═════ Information supplied

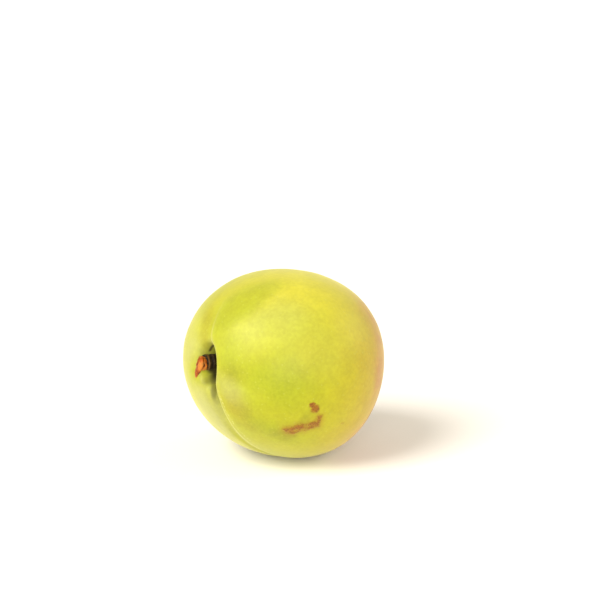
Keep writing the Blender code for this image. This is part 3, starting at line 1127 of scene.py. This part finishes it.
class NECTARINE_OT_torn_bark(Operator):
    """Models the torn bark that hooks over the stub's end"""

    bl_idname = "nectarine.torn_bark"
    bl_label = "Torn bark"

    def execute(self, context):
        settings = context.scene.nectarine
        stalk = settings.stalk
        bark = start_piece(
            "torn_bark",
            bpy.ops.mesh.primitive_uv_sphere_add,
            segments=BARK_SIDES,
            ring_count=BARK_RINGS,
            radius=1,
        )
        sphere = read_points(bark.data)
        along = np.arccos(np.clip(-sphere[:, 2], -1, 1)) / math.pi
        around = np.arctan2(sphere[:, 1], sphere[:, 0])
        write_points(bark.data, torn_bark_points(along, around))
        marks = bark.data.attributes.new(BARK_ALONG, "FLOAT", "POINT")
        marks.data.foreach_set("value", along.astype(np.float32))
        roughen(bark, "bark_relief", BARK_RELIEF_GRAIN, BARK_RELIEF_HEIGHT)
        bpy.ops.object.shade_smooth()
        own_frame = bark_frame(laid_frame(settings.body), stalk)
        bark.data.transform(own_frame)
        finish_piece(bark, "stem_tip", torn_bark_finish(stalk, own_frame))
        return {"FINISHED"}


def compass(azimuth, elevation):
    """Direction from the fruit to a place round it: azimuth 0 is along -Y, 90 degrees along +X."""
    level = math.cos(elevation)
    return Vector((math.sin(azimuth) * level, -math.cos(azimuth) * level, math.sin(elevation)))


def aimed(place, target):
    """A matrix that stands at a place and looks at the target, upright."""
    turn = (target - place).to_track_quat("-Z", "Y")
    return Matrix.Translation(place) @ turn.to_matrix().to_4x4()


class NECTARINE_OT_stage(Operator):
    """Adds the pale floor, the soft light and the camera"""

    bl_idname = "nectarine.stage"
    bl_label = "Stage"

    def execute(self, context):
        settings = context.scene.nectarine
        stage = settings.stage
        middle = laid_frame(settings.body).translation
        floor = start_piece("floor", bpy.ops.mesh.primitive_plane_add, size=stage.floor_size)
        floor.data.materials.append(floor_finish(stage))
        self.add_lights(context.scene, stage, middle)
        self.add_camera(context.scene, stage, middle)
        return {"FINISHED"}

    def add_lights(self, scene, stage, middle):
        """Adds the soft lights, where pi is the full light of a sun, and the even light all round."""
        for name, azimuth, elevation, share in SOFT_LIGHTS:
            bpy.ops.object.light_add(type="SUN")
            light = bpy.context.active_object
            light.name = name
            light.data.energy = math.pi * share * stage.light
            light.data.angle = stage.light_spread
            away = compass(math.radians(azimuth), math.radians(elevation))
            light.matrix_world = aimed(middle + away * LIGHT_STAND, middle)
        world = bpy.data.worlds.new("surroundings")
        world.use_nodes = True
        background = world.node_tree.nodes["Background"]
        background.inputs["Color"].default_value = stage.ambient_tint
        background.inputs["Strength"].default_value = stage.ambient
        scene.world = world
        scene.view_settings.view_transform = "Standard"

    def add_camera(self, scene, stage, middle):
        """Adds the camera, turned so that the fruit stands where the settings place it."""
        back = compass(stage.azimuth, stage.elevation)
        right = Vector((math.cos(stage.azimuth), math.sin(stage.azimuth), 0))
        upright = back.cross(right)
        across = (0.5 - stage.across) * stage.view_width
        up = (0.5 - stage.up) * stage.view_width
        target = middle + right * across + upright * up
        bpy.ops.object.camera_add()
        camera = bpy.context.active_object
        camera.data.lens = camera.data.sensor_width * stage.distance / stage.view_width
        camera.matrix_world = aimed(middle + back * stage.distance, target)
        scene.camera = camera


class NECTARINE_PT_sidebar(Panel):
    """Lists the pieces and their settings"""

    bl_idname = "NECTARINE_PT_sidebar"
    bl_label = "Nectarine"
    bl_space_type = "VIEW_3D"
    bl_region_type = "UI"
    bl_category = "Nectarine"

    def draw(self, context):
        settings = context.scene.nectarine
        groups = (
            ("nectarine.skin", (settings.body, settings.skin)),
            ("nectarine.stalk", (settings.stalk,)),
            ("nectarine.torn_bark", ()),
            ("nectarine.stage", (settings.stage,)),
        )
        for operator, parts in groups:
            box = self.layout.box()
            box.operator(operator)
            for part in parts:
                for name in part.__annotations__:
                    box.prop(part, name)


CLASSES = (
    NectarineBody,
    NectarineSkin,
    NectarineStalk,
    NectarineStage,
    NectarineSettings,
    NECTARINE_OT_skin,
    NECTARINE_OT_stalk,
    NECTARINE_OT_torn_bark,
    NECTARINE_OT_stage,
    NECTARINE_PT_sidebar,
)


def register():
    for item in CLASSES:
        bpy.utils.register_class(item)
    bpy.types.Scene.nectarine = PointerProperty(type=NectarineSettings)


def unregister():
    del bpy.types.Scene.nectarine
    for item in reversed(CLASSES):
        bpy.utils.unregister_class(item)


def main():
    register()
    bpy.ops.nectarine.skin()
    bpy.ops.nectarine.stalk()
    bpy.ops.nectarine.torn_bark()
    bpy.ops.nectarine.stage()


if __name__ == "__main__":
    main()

══════════

**Prompt:**
Reproduce the listing above verbatim, from first line to last.

**Answer to this problem:**
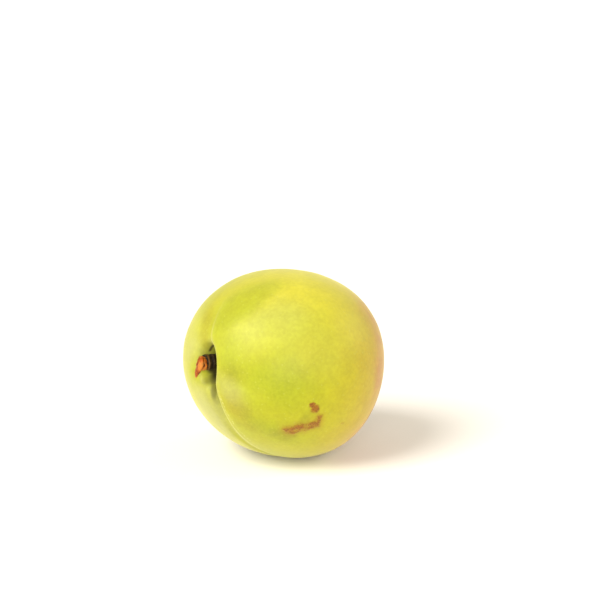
Keep writing the Blender code for this image. This is part 3, starting at line 1127 of scene.py. This part finishes it.
class NECTARINE_OT_torn_bark(Operator):
    """Models the torn bark that hooks over the stub's end"""

    bl_idname = "nectarine.torn_bark"
    bl_label = "Torn bark"

    def execute(self, context):
        settings = context.scene.nectarine
        stalk = settings.stalk
        bark = start_piece(
            "torn_bark",
            bpy.ops.mesh.primitive_uv_sphere_add,
            segments=BARK_SIDES,
            ring_count=BARK_RINGS,
            radius=1,
        )
        sphere = read_points(bark.data)
        along = np.arccos(np.clip(-sphere[:, 2], -1, 1)) / math.pi
        around = np.arctan2(sphere[:, 1], sphere[:, 0])
        write_points(bark.data, torn_bark_points(along, around))
        marks = bark.data.attributes.new(BARK_ALONG, "FLOAT", "POINT")
        marks.data.foreach_set("value", along.astype(np.float32))
        roughen(bark, "bark_relief", BARK_RELIEF_GRAIN, BARK_RELIEF_HEIGHT)
        bpy.ops.object.shade_smooth()
        own_frame = bark_frame(laid_frame(settings.body), stalk)
        bark.data.transform(own_frame)
        finish_piece(bark, "stem_tip", torn_bark_finish(stalk, own_frame))
        return {"FINISHED"}


def compass(azimuth, elevation):
    """Direction from the fruit to a place round it: azimuth 0 is along -Y, 90 degrees along +X."""
    level = math.cos(elevation)
    return Vector((math.sin(azimuth) * level, -math.cos(azimuth) * level, math.sin(elevation)))


def aimed(place, target):
    """A matrix that stands at a place and looks at the target, upright."""
    turn = (target - place).to_track_quat("-Z", "Y")
    return Matrix.Translation(place) @ turn.to_matrix().to_4x4()


class NECTARINE_OT_stage(Operator):
    """Adds the pale floor, the soft light and the camera"""

    bl_idname = "nectarine.stage"
    bl_label = "Stage"

    def execute(self, context):
        settings = context.scene.nectarine
        stage = settings.stage
        middle = laid_frame(settings.body).translation
        floor = start_piece("floor", bpy.ops.mesh.primitive_plane_add, size=stage.floor_size)
        floor.data.materials.append(floor_finish(stage))
        self.add_lights(context.scene, stage, middle)
        self.add_camera(context.scene, stage, middle)
        return {"FINISHED"}

    def add_lights(self, scene, stage, middle):
        """Adds the soft lights, where pi is the full light of a sun, and the even light all round."""
        for name, azimuth, elevation, share in SOFT_LIGHTS:
            bpy.ops.object.light_add(type="SUN")
            light = bpy.context.active_object
            light.name = name
            light.data.energy = math.pi * share * stage.light
            light.data.angle = stage.light_spread
            away = compass(math.radians(azimuth), math.radians(elevation))
            light.matrix_world = aimed(middle + away * LIGHT_STAND, middle)
        world = bpy.data.worlds.new("surroundings")
        world.use_nodes = True
        background = world.node_tree.nodes["Background"]
        background.inputs["Color"].default_value = stage.ambient_tint
        background.inputs["Strength"].default_value = stage.ambient
        scene.world = world
        scene.view_settings.view_transform = "Standard"

    def add_camera(self, scene, stage, middle):
        """Adds the camera, turned so that the fruit stands where the settings place it."""
        back = compass(stage.azimuth, stage.elevation)
        right = Vector((math.cos(stage.azimuth), math.sin(stage.azimuth), 0))
        upright = back.cross(right)
        across = (0.5 - stage.across) * stage.view_width
        up = (0.5 - stage.up) * stage.view_width
        target = middle + right * across + upright * up
        bpy.ops.object.camera_add()
        camera = bpy.context.active_object
        camera.data.lens = camera.data.sensor_width * stage.distance / stage.view_width
        camera.matrix_world = aimed(middle + back * stage.distance, target)
        scene.camera = camera


class NECTARINE_PT_sidebar(Panel):
    """Lists the pieces and their settings"""

    bl_idname = "NECTARINE_PT_sidebar"
    bl_label = "Nectarine"
    bl_space_type = "VIEW_3D"
    bl_region_type = "UI"
    bl_category = "Nectarine"

    def draw(self, context):
        settings = context.scene.nectarine
        groups = (
            ("nectarine.skin", (settings.body, settings.skin)),
            ("nectarine.stalk", (settings.stalk,)),
            ("nectarine.torn_bark", ()),
            ("nectarine.stage", (settings.stage,)),
        )
        for operator, parts in groups:
            box = self.layout.box()
            box.operator(operator)
            for part in parts:
                for name in part.__annotations__:
                    box.prop(part, name)


CLASSES = (
    NectarineBody,
    NectarineSkin,
    NectarineStalk,
    NectarineStage,
    NectarineSettings,
    NECTARINE_OT_skin,
    NECTARINE_OT_stalk,
    NECTARINE_OT_torn_bark,
    NECTARINE_OT_stage,
    NECTARINE_PT_sidebar,
)


def register():
    for item in CLASSES:
        bpy.utils.register_class(item)
    bpy.types.Scene.nectarine = PointerProperty(type=NectarineSettings)


def unregister():
    del bpy.types.Scene.nectarine
    for item in reversed(CLASSES):
        bpy.utils.unregister_class(item)


def main():
    register()
    bpy.ops.nectarine.skin()
    bpy.ops.nectarine.stalk()
    bpy.ops.nectarine.torn_bark()
    bpy.ops.nectarine.stage()


if __name__ == "__main__":
    main()